By 26 August Hilbert had been informed by the court that Seven Colours could legally cancel his lease without negotiating compensation in advance. In reality this meant demolition. The Texan was able to remove one van's worth of furnishings before authorities turned up on Friday 28 August to enforce the court ruling. "There were about 30 policemen, including some SWAT team guys, numerous moving vehicles, a fire truck, an ambulance, and court people." The Wall Street Journal was on hand to document the show of force and ensuing destruction.

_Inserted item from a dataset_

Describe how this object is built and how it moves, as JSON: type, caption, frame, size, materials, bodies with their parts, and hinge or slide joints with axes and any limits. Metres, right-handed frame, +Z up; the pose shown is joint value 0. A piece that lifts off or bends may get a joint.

Hilbert estimates he has lost around RMB 4.5 million (around AU$755,000) he invested in the business, plus another RMB 300,00-400,000 (AU$50,000-67,000) in equipment removed before the building was demolished. He has yet to have his rental deposit returned, let alone receive any compensation.
While the Wangs and Tim Hilbert come from vastly different backgrounds, their experiences at the hands of developers have followed distinctly similar patterns. When asked if they were shocked by the violent tactics employed by the Zhongfu Group, the Wangs reply, "Not really — we've heard of this kind of thing before." Their daughter adds that she has colleagues who have endured similar intimidation from other developers around Shanghai. Of his battle in Beijing, Tim Hilbert comments, "I have now been to about 18 different government offices, some of them multiple times. At many of them I was in a sea of Chinese people experiencing the same problem."

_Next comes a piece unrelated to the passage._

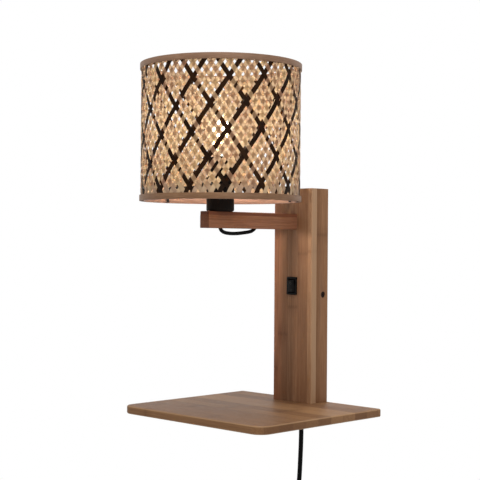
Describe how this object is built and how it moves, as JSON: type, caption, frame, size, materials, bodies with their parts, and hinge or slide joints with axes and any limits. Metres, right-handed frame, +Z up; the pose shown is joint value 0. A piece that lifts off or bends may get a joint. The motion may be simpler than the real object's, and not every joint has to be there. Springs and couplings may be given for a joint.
{
  "type": "wall lamp with shelf",
  "caption": "Wall lamp with a bamboo column, a woven drum shade on a short arm, a rocker switch and a shelf board below.",
  "frame": {"origin": "middle of the wall bracket's back face, between its two wall screw holes", "axes": "+Z up, +Y into the wall, the lamp stands out along -Y, +X to the right"},
  "size_m": [0.222, 0.24, 0.6404],
  "materials": {
    "bamboo_light": "satin laminated bamboo, upright grain",
    "bamboo_mid": "satin laminated bamboo",
    "bamboo_dark": "satin carbonised bamboo",
    "steel": "zinc plated",
    "steel_dark": "black coated",
    "plastic_black": "satin black moulded plastic",
    "insulator": "matt insulating body",
    "brass": "plain",
    "glass_clear": "clear",
    "filament": "yellow coated filament",
    "strip_natural": "natural bamboo strip",
    "strip_dark": "dark stained bamboo strip",
    "lead_black": "matt sheath",
    "wire_brown": "insulated wire"
  },
  "bodies": {
    "lamp": {"column_front": "bamboo_light", "column_side_left": "bamboo_mid", "column_side_right": "bamboo_mid", "column_cap": "bamboo_mid", "column_foot": "bamboo_mid", "shelf": "bamboo_light", "shelf_screws": "steel", "wall_bracket": "steel", "side_screws": "steel_dark", "arm_body": "bamboo_mid", "arm_cover": "bamboo_dark", "arm_screw": "steel", "holder_cap": "plastic_black", "holder_sleeve": "plastic_black", "holder_core": "insulator", "holder_contacts": "brass", "holder_nipple": "steel", "nipple_nuts": "steel", "shade_collar": "plastic_black", "bulb_glass": "glass_clear", "bulb_cap": "steel", "bulb_stem": "glass_clear", "bulb_filaments": "filament", "fitter_ring": "steel_dark", "fitter_wires": "steel_dark", "hoop_top_outer": "bamboo_light", "hoop_top_inner": "bamboo_light", "hoop_bottom_outer": "bamboo_light", "hoop_bottom_inner": "bamboo_light", "weave_natural_right": "strip_natural", "weave_natural_left": "strip_natural", "weave_dark_right": "strip_dark", "weave_dark_left": "strip_dark", "switch_housing": "plastic_black", "switch_terminals": "brass", "terminal_block": "insulator", "core_wires": "wire_brown", "arm_lead": "lead_black", "cord_inner": "lead_black", "cord_relief": "plastic_black", "mains_cord": "lead_black", "cord_coil": "lead_black", "cord_tie": "plastic_black", "plug_body": "plastic_black", "plug_pins": "steel"},
    "rocker": {"switch_rocker": "plastic_black"}
  },
  "joints": [
    {"name": "rocker_tilt", "type": "hinge", "parent": "lamp", "child": "rocker", "pos_m": [0, -0.0284, 0.01], "axis": [1, 0, 0], "range_deg": [-20, 0]}
  ]
}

There have also been multiple reports of forced evictions in China's urban centres in the international press, particularly in the lead up to the 2008 Beijing Olympics. More surprisingly, the English-language Chinese state press recently reported protests in Beijing against forced relocations around the new China Central Television building in the capital's CBD. Earlier this month, the Sydney Morning Herald carried a story about a Chinese-Australian couple whose private hydro-electric power project in China's northeast was threatened with destruction if they didn't hand a stake in the business to local cadres.
In short, there is considerable evidence to suggest a systematic land grab is taking place in China's key urban centres, with developers supported by courts, police and local government in often violent attempts to force residents and small businesses from their homes and commercial properties with little or no compensation. Investors, it seems, have no guarantee their property or investments will be protected. More seriously, local communities are being destroyed and residents forcibly relocated to peripheral areas to make way for upmarket housing and state-sponsored showcase projects.
While much of the day-to-day corruption in China relates to the excesses of local authorities, it defies belief that the central government is not aware of the land grab underpinning major transformations in China's biggest cities. The question is how deep the financial involvement of the authorities goes, and how far up the government hierarchy complicity in the violence and intimidation extends.
*Real names withheld at the request of the family.